段ボール生産計画に進化計算を適用 さらに応用先を広げ生産工程DXを推進:進化計算の最新動向を知る(3/3 ページ)
段ボールの生産計画の立案に進化計算を適用し、生産工程のDXにつながる成果を生み出した東芝デジタルエンジニアリングと電気通信大学大学院 情報理工学研究科 情報学専攻 教授の佐藤寛之氏との共同研究について話を聞いた。
進化計算のさらなるスピードアップを目指す
最適化にはさまざまな手段があるが、進化計算の利点の一つは対象の中身をブラックボックスとして扱い最適化できることである。最適化対象をモデル化する必要がないため、複雑な業務システムに対して、そのまま最適化する仕組みを提供できる可能性が高い。
佐藤氏は「多目的最適化のための進化計算は複数の解を出力します。そのため、人が解を選ぶ意思決定の過程を設けることが可能です。こうすることで、コンピュータが人に命令する構図にはならず、現場に受け入れられやすいシステムになります。さらに、熟練者の経験を意思決定に生かすこともできます。これは多目的進化計算のメリットだと考えています」と語る。
また同時に、「過程がブラックボックスなので、なぜそれが最適なのかを分かりやすく説明し保証してくれるような技術が出てくることを期待しています」と、佐藤氏は最適化の技術的な課題についても言及する。
今後の取り組みについて、佐藤氏は「進化計算のさらなるスピードアップが必要だと考えています。

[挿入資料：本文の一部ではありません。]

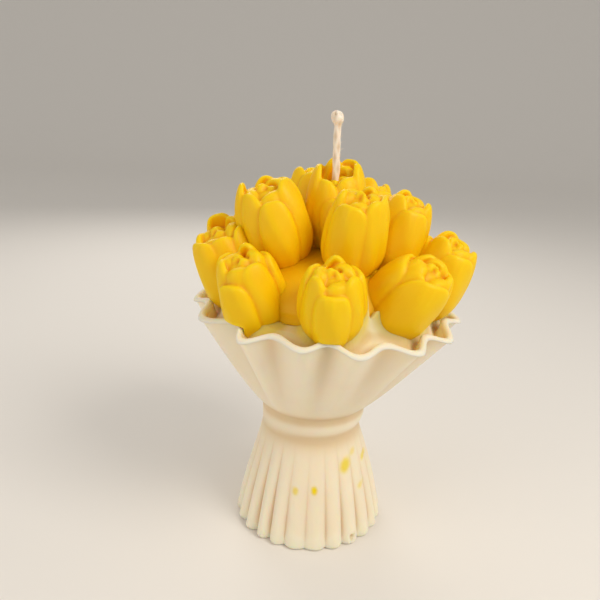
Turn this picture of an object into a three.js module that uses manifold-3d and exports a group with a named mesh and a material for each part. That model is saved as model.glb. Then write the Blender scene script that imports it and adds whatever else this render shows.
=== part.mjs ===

現状は最適化においてランダムな解集合からスタートするため、非常に時間がかかる場合があります。そこで過去の情報を活用して途中からスタートできればよいと考えています。段ボールの注文が前日と同様であれば、前日の最適化した結果を活用し、それを毎日繰り返すことで、雪だるま式に最適化を加速できると考えています」と意気込む。
国内では少子高齢化と労働人口の減少という社会課題があり、システムのさらなる効率化や大規模化が求められている。それに伴い、構築されるシステムも複雑化するため、そこに進化計算が適用される機会は増えるとみられる。このような状況について、佐藤氏は「進化計算は最適化問題を解く手法として認知度が高く、効果も期待できます。しかし、現状ではまだ十分に活用されているとはいえません」と語る。
近年は、計算機の性能が飛躍的に向上し、さまざまな業務におけるビッグデータの蓄積や情報システムによる管理も当たり前となり、進化計算の活用に向けて追い風が吹いている状況にある。「今まさに、身の回りに発生している最適化問題に取り組める環境が整いつつあり、進化計算の適用範囲はこれからも広がると思います」と佐藤氏は今後の発展に期待を寄せる。